For all natural numbers n, show
$\sum_{k|n}$$\mu$(k)d(k) = (-1)$^{\omega(n)}$
where
$\omega$(n) := $\sum_{p|n}$1
$\omega$(1) = 0
$\mu$(n) is the Möbius function and d(n) is the divisor function
So I know the $\omega$(.) function is the sum of all distinct primes of n, but this problem doesn't make sense to me. The RHS will always be $\pm$1 but the LHS seems like it could be other values since d(n) can be greater than 1.
Any pointers or solutions would be much appreciated!

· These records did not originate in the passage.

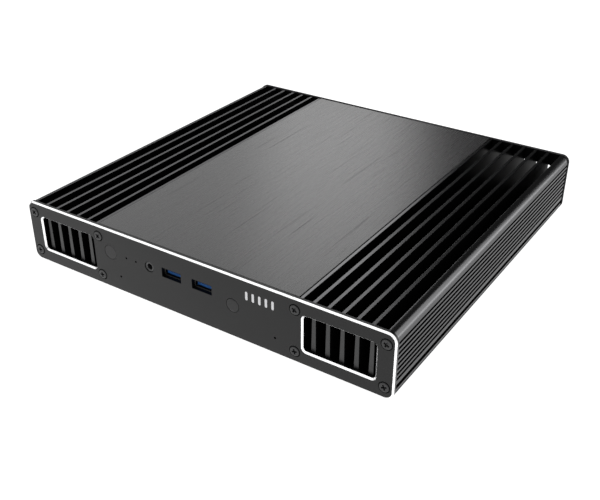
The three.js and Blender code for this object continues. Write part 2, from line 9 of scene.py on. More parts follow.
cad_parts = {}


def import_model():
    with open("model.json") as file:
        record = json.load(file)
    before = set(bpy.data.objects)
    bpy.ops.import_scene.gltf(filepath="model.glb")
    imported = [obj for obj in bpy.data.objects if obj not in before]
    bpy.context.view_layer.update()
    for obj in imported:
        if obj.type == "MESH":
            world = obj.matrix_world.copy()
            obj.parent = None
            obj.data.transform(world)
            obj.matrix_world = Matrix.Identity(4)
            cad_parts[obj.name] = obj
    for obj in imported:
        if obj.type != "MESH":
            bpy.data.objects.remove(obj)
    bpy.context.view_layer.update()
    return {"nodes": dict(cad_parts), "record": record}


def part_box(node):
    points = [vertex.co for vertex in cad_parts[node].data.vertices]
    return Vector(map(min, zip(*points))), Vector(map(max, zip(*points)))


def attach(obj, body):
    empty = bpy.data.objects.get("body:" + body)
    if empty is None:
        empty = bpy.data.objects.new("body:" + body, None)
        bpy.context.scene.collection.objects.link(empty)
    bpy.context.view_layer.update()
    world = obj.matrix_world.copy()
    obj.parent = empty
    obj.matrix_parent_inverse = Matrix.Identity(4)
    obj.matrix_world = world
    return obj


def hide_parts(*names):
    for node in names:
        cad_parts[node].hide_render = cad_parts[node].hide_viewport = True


# The looks of a fanless mini PC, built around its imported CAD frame.
#
# Outlines and heights are in millimetres, and a place matrix turns them into metres in
# the part's frame. Most pieces are stepped solids: an outline, made larger or smaller by an
# offset, stands at a row of heights w, and bands of faces join one height to the next.

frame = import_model()

MM = 0.001
TAU = 2 * math.pi
CASE_BODY = "case"
BUTTON_BODY = "button"


# ---------------------------------------------------------------- places

def place_matrix(origin, u, v, w):
    """Millimetres along u, v and w from origin, which is in metres."""
    matrix = Matrix((u, v, w)).transposed().to_4x4()
    matrix.translation = origin
    return matrix @ Matrix.Scale(MM, 4)


X, Y, Z = Vector((1, 0, 0)), Vector((0, 1, 0)), Vector((0, 0, 1))
front_low, front_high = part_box("front_panel")
rear_low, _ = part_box("rear_panel")
case_low, case_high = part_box("right_heatsink")
MID_Z = (front_low.z + front_high.z) / 2
CASE_FLOOR = case_low.z / MM

# On a panel, w is 0 at its inner face and grows outwards, and u is to the right of someone who
# looks at it. UPWARD and DOWNWARD start at the part's origin. ALONG is for a section seen from the
# front, with v from the case's lower edge.
FRONT = place_matrix((0, front_high.y, MID_Z), X, Z, -Y)
REAR = place_matrix((0, rear_low.y, MID_Z), -X, Z, Y)
UPWARD = place_matrix((0, 0, 0), X, Y, Z)
DOWNWARD = place_matrix((0, 0, 0), X, -Y, -Z)
ALONG = place_matrix((0, 0, case_low.z), X, Z, -Y)


def on_face(node, face):
    """Middle and size of a node in the u and v of a place, in millimetres."""
    low, high = (face.inverted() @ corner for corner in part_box(node))
    middle = (low + high) / 2
    return middle.x, middle.y, abs(high.x - low.x), abs(high.y - low.y)


def outer_end(node, face):
    """How far a node reaches along the w of a place, in millimetres."""
    return max((face.inverted() @ corner).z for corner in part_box(node))


def box_mm(node):
    """Low and high corner of a node in the part's frame, in millimetres."""
    return [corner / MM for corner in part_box(node)]


# ---------------------------------------------------------------- sizes, in millimetres

PANEL_SCREWS = range(1, 9)
COVER_SCREWS = range(1, 5)
FEET = range(1, 5)
PAIR = (1, 2)

PANEL_WIDTH = (front_high.x - front_low.x) / MM
PANEL_HEIGHT = (front_high.z - front_low.z) / MM
PANEL_THICKNESS = (front_high.y - front_low.y) / MM
CORNER = 5.0
CHAMFER = 0.85
EDGE = 0.1

VENT_U, VENT_WIDTH, VENT_HEIGHT, VENT_CORNER = 92.55, 41.7, 21.4, 2.2
SINK_RADIUS, SINK_DEPTH, SCREW_HOLE = 3.3, 1.25, 1.75
HEAD_RADIUS, SHANK_RADIUS, SCREW_LENGTH = 2.8, 1.5, 9.0
BASE_HEAD_RADIUS, BASE_SHANK_END = 2.85, 7.0
RECESS_REACH, RECESS_HALF_WIDTH, RECESS_DEPTH = 1.5, 0.42, 1.0
TAP_RADIUS, TAP_DEPTH = 1.65, 10.0

IR_HOLE, LIGHT_HOLE, MIC_HOLE, JACK_HOLE, BUTTON_HOLE = 4.5, 0.6, 0.65, 3.2, 4.15
USB_CUT_WIDTH, USB_CUT_HEIGHT = 13.4, 5.8
USB_MOUTH_WIDTH, USB_MOUTH_HEIGHT = 12.5, 5.12
TONGUE_WIDTH, TONGUE_THICKNESS, TONGUE_OFFSET = 11.1, 1.84, 0.92
BOARD_FACE = -13.5
PORT_DEPTH = 0.4
PORT_CLEARANCE = 0.3
INLET_HOLE = 5.2

BASE_THICKNESS = 2.0
POST_X, POST_RADIUS, POST_FROM_FRONT, POST_FROM_REAR = 46.5, 2.75, 5, 25
TAB_WIDTH, TAB_THICKNESS, TAB_HEIGHT = 6, 1.2, 12
WITNESS_RADIUS, WITNESS_DEPTH = 1.0, 0.03
BAR_COUNT, BAR_FIRST, BAR_PITCH, BAR_ROW, BAR_WIDTH, BAR_HEIGHT = 5, 37.2, 4.1, 10.1, 1.5, 5.2


# ---------------------------------------------------------------- outlines

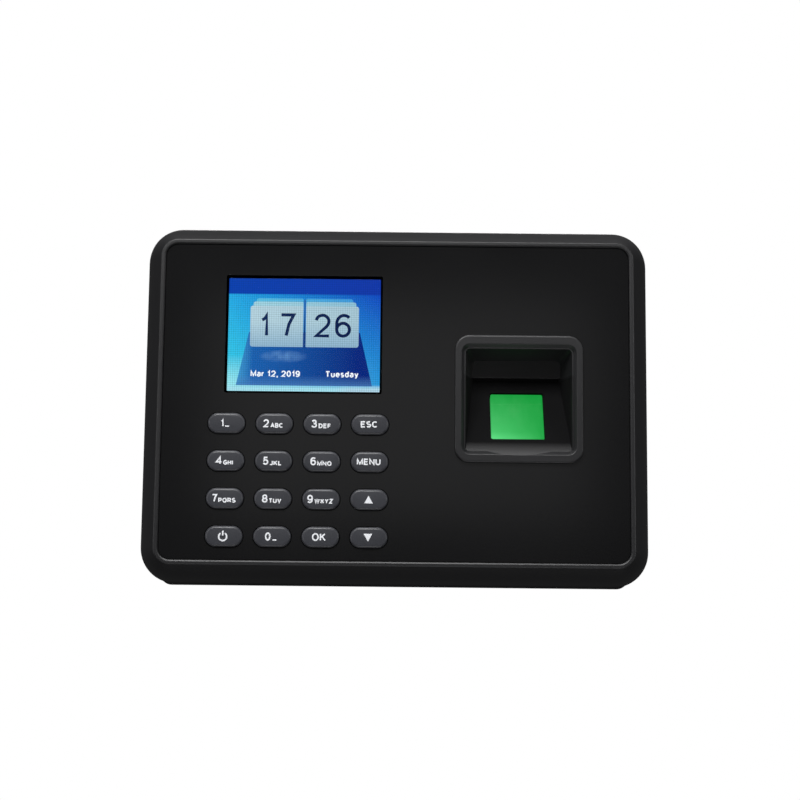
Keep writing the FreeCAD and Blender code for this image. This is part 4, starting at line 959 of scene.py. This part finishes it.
def studio_floor():
    half, height = FLOOR_SIZE / 2, cad_box[0].z - FLOOR_DROP
    mesh = bpy.data.meshes.new("floor")
    mesh.from_pydata([(x * half, y * half, height) for x, y in ((-1, -1), (1, -1), (1, 1), (-1, 1))],
                     [], [(0, 1, 2, 3)])
    floor = bpy.data.objects.new("floor", mesh)
    scene.collection.objects.link(floor)
    paint = Finish("floor_paint", Roughness=0.9, Emission_Strength=0.9)
    pale = paint.mix(paint.noise(0.4), tint(246, 246, 246), tint(252, 252, 252))
    paint.feed(Base_Color=pale, Emission_Color=pale)
    mesh.materials.append(paint.material)
    floor.visible_glossy = floor.visible_diffuse = False
    floor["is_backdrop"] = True
    return floor


def soft_box(name, place, target, size, radiance):
    """A white area light of a given radiance, which doesn't itself show."""
    light = bpy.data.lights.new(name, "AREA")
    light.shape, light.size, light.size_y = "RECTANGLE", *size
    light.energy = radiance * math.pi * size[0] * size[1]
    lamp = bpy.data.objects.new(name, light)
    lamp.location = place
    lamp.rotation_euler = (Vector(target) - Vector(place)).to_track_quat("-Z", "Y").to_euler()
    lamp.visible_camera = False
    scene.collection.objects.link(lamp)
    return lamp


def pale_world(ambient):
    """White to the eye, and a dim even light to everything else."""
    world = bpy.data.worlds.new("studio_air")
    world.use_nodes = True
    nodes, links = world.node_tree.nodes, world.node_tree.links
    dim = nodes["Background"]
    dim.inputs[0].default_value, dim.inputs[1].default_value = (1, 1, 1, 1), ambient
    white = nodes.new("ShaderNodeBackground")
    white.inputs[0].default_value = (1, 1, 1, 1)
    seen, choice = nodes.new("ShaderNodeLightPath"), nodes.new("ShaderNodeMixShader")
    links.new(seen.outputs["Is Camera Ray"], choice.inputs[0])
    links.new(dim.outputs[0], choice.inputs[1])
    links.new(white.outputs[0], choice.inputs[2])
    links.new(choice.outputs[0], nodes["World Output"].inputs[0])
    scene.world = world


def around(turn, rise, distance):
    """A place around the terminal: degrees to the right of the camera, degrees up, and metres away."""
    turn, rise = math.radians(turn), math.radians(rise)
    return (distance * math.sin(turn) * math.cos(rise), -distance * math.cos(turn) * math.cos(rise),
            distance * math.sin(rise))


studio_floor()
pale_world(AMBIENT)
HEART = (0, -0.02, 0)
BOXES = {  # each light's place, its width and height in metres, and its radiance
    "left_box": (around(-58, 10, 1.0), (0.25, 0.8), 2.6),
    "right_box": (around(58, 10, 1.0), (0.25, 0.8), 3.0),
    "high_box": (around(-12, 44, 1.1), (0.8, 0.4), 13.0),
    "top_box": ((0, -0.12, 0.85), (1.2, 0.45), 2.0),
    "back_box": (around(180, 42, 1.05), (1.6, 0.6), 0.05),
    "front_card": ((0, -0.54, 0.057), (0.26, 0.15), 0.33),
    "low_box": (around(0, -60, 0.9), (0.9, 0.4), 1.8),
    "rear_box": (around(180, 12, 1.2), (0.5, 0.5), 9.0),
}
for name, (place, size, radiance) in BOXES.items():
    soft_box(name, place, HEART, size, radiance)

# %% [markdown]
# ## The camera
# The terminal hangs above eye level: the camera looks up at it by seven degrees from half a metre, turned
# by half a degree, as a hand held it. Its axes are written out as a matrix, which is easier to follow than
# three chained rotations.

# %% Set the camera
PITCH, ROLL = math.radians(7.0), math.radians(0.6)
CAMERA_PLACE = Vector((1.3, -498.3, -56.5)) * MM
SENSOR_WIDTH, LENS = 36.0, 65.74

camera_data = bpy.data.cameras.new("camera")
camera_data.sensor_width, camera_data.lens = SENSOR_WIDTH, LENS
camera_data.clip_start = 0.01
camera = bpy.data.objects.new("camera", camera_data)
scene.collection.objects.link(camera)
ahead = Vector((0, math.cos(PITCH), math.sin(PITCH)))
above, aside = Vector((0, -math.sin(PITCH), math.cos(PITCH))), Vector((1, 0, 0))
rolled_aside = aside * math.cos(ROLL) + above * math.sin(ROLL)
rolled_above = above * math.cos(ROLL) - aside * math.sin(ROLL)
axes = Matrix((rolled_aside, rolled_above, -ahead)).transposed()
camera.matrix_world = Matrix.Translation(CAMERA_PLACE) @ axes.to_4x4()
scene.camera = camera
print("camera looks along", [round(v, 3) for v in ahead])

# %% Print the growth in size, and finish
new_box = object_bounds()
before, after = (*cad_box[0], *cad_box[1]), (*new_box[0], *new_box[1])
print("grown by", [round((b - a) / MM, 3) for a, b in zip(before, after)])
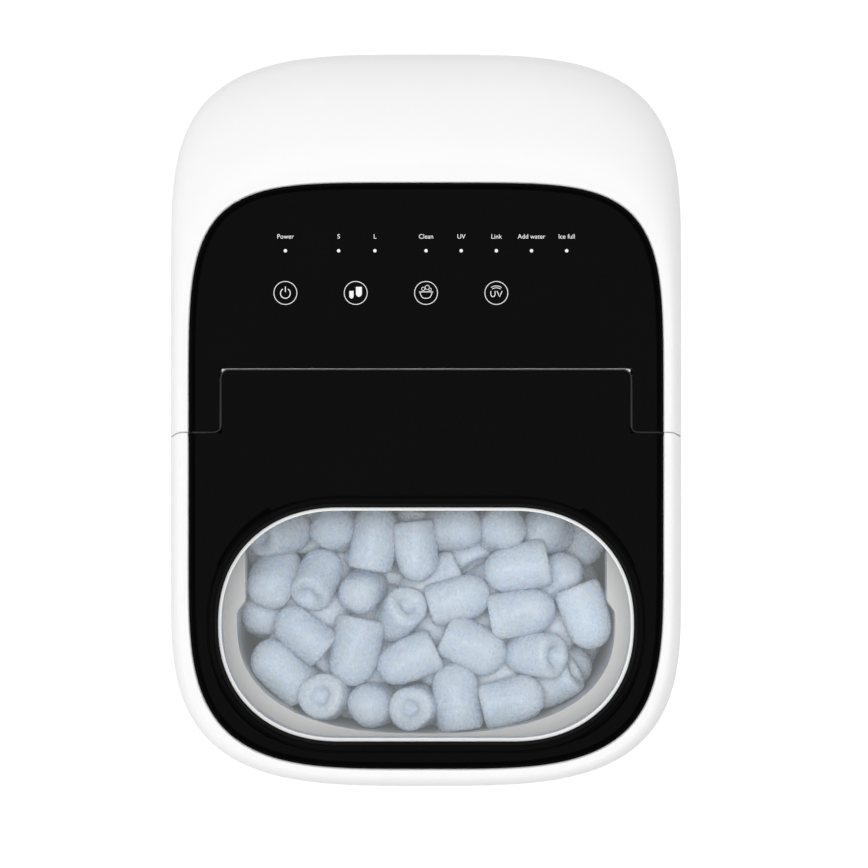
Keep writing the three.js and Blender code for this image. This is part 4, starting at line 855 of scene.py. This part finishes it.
# %% [markdown]
# ## Window and bezel
# The window is a flat clear plate with softened edges, and a thin black bezel runs round it, nearly
# flush. A black sheet lies under the bezel as painted shade, so the fine gaps on each side of it look
# black, as shade in a narrow gap does.

# %% Window, bezel and the black sheet of painted gap shade
turns = np.linspace(0, 2 * np.pi, 480, endpoint=False)


def ring_at(shape, centre_y, drawn_in, height):
    """One ring of points: the outline drawn in by a distance, at a height."""
    return np.column_stack([edge(inset(shape, drawn_in), turns, centre_y), np.full(len(turns), height)])


def rings_at(shape, centre_y, steps):
    """Rays by rings of points, one ring for each step (drawn in, height)."""
    return np.stack([ring_at(shape, centre_y, *step) for step in steps], axis=1)


def capped_mesh(name, rings, crease=35.0):
    """A closed solid through rings of points, with a fan of quads at each end."""
    middle = [np.broadcast_to(rings[:, i].mean(axis=0), rings[:, i].shape) for i in (0, -1)]
    grid = np.stack([middle[0], *np.moveaxis(rings, 1, 0), middle[1]], axis=1)
    here = np.arange(grid.shape[0] * grid.shape[1]).reshape(grid.shape[:2])
    ahead = np.roll(here, -1, axis=0)
    faces = np.stack([here[:, :-1], ahead[:, :-1], ahead[:, 1:], here[:, 1:]], -1)
    mesh = new_mesh(name, grid, faces, crease)
    merge_doubles(mesh)
    return mesh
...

In response to query by OP we observe that with $g(n)$ multiplicative we have
$$\sum_{d|n} g(d) = \prod_{p^v||n} (g(1)+g(p)+g(p^2)+\cdots+g(p^v)).$$
Here we have $g(n) = \mu(n) d(n)$ and with $\mu(n)$ zero when $n$ is not squarefree this becomes
$$\sum_{d|n} g(d) = \prod_{p^v||n} (g(1)+g(p)).$$
Observe that $g(1) = \mu(1)d(1) = 1$ and $g(p) = \mu(p) d(p) = (-1)\times 2$ so we get
$$\sum_{d|n} g(d) = \prod_{p^v||n} (1+(-1)\times 2) = \prod_{p^v||n} (-1) = (-1)^{\omega(n)}$$
as claimed.